Jones testified that she was walking backwards when she tripped because the pallet was so heavy that “you can't walk forward with it.” Video footage from the incident showed that Jones had indeed walked forward with the pallet through the straight aisle of the dairy section, before turning around to maneuver and accelerate the pallet through the double doors. In light of her testimony, it is possible that it was reasonably necessary for her to turn around in order to generate the momentum necessary to navigate the pallet through the doors. Moreover, Jones testified that she had walked backwards in order to pull a heavy pallet every day, several times a day, for the three years she worked at Middle Georgia Food Bank and had never tripped or walked into anything. The record thus raises issues of fact as to whether Jones's walking backwards was a reasonable -- even a necessary -- choice, under the circumstances. The cases cited by the district court are not to the contrary -- in Becton the plaintiff was not carrying anything, see 539 S.E.2d at 553, and in Carey the plaintiff was helping someone carry a heavy piece of metal but there was no allegation that the plaintiff's walking backwards was necessary to exert the force physically required to accelerate the item, see 472 S.E.2d at 526.

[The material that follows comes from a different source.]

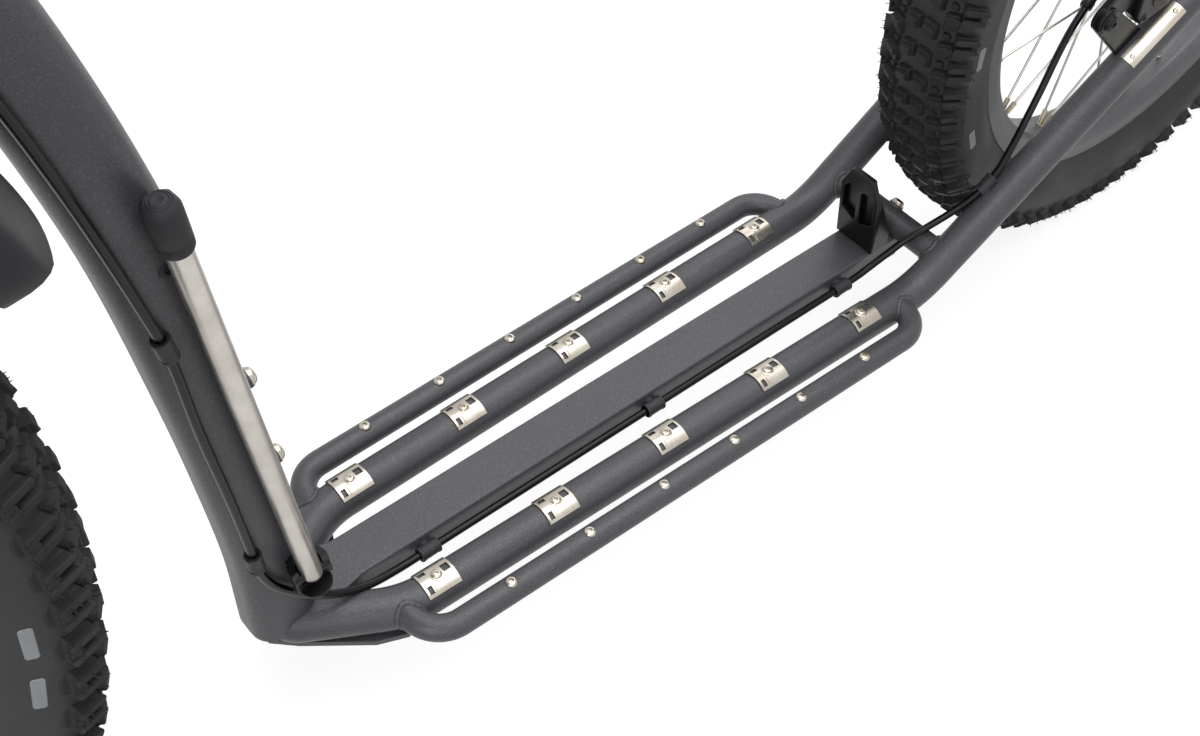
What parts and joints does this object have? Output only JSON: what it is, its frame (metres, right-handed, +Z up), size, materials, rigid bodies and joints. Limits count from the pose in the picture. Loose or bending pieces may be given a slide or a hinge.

Jones also testified that she was looking over her shoulder at where she was walking, primarily to avoid running into anyone. In contrast, in Becton the plaintiff “walk[ed] blindly backward” without looking, 539 S.E.2d at 553, and in Carey the plaintiff looked around before but not while he was walking backwards, 472 S.E.2d at 525. We have found no cases suggesting that a plaintiff's walking backwards while looking over her shoulder is per se a failure to exercise reasonable care under all circumstances in Georgia.

In short, because there are genuine disputes of material fact about whether Jones's walking backwards was reasonable under the circumstances, we conclude that the district court erred in granting summary judgment to Walmart. Accordingly, we reverse and remand for further proceedings consistent with this opinion.